Kisah ini terjadi pada zaman Nabiyullah Dawud Alaihis Salam. Ada dua orang wanita yang berhukum kepadanya ketika seekor serigala membawa kabur anak salah seorang dari keduanya. Keduanya memperebutkan anak yang selamat. Masing-masing mengklaim bahwa ia adalah anaknya. Maka Nabiyullah Dawud berusaha untuk memberi hukum kepada keduanya. Usahanya membimbingnya kepada suatu hukum bahwa anak ini adalah anak wanita yang tua berdasarkan kepada dalil-dalil yang digunakan oleh Dawud.
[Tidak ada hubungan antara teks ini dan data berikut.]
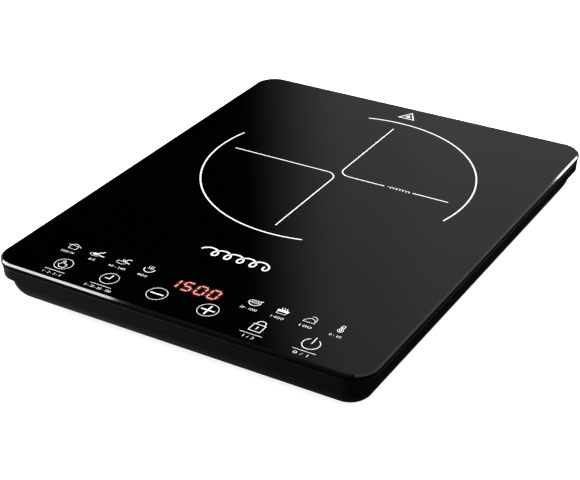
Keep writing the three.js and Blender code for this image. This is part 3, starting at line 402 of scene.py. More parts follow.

Cara yang digunakan Sulaiman untuk mengetahui kebenaran adalah semacam firasat. Dia memutuskan hukum dengan berdasarkan alibi dan tanda-tanda pendukung, tidak terpaku hanya pada keterangan dan keadaan permukaannya saja. Seorang saksi dari keluarga wanita telah memberikan kesaksian atas kebenaran Yusuf dan kebohongan wanita itu dengan berpijak pada baju Yusuf yang robek di bagian belakang, "… dan seorang saksi dari keluarga wanita itu memberikan kesaksiannya: "Jika baju gamisnya koyak di muka, maka wanita itu benar dan Yusuf termasuk orang-orang yang dusta. Dan jika baju gamisnya koyak di belakang, Maka wanita itulah yang dusta, dan Yusuf termasuk orang-orang yang benar. Maka tatkala suami wanita itu melihat baju gamis Yusuf koyak di belakang berkatalah dia: "Sesungguhnya (kejadian) itu adalah diantara tipu daya kamu, Sesungguhnya tipu daya kamu adalah besar." (Yusuf: 26-28).

Para pengadil di kalangan kaum muslimin menggunakan beberapa dalil dan bukti-bukti yang unik untuk mengungkap kebenaran. Para pemakainya hanyalah orang-orang yang benar-benar pintar dan cerdik. Di antara pengadil yang terkenal dalam urusan ini adalah Ali bin Abi Thalib, Hakim Syuraikh, dan hakim Iyas. Ibnul Qayyim dalam Ath-Thuruqul Hukmiyah fis Siyasatisy Syar'iyati telah menyebutkan banyak contoh penggunaan cara ini oleh beberapa hakim untuk membuka kebenaran, yaitu dengan firasat dan tanda-tanda. (Ath-Thuruqul Hukmiyah, hlm. 27. Ighatsatul Lahfan, Ibnul Qayyim, 2/66).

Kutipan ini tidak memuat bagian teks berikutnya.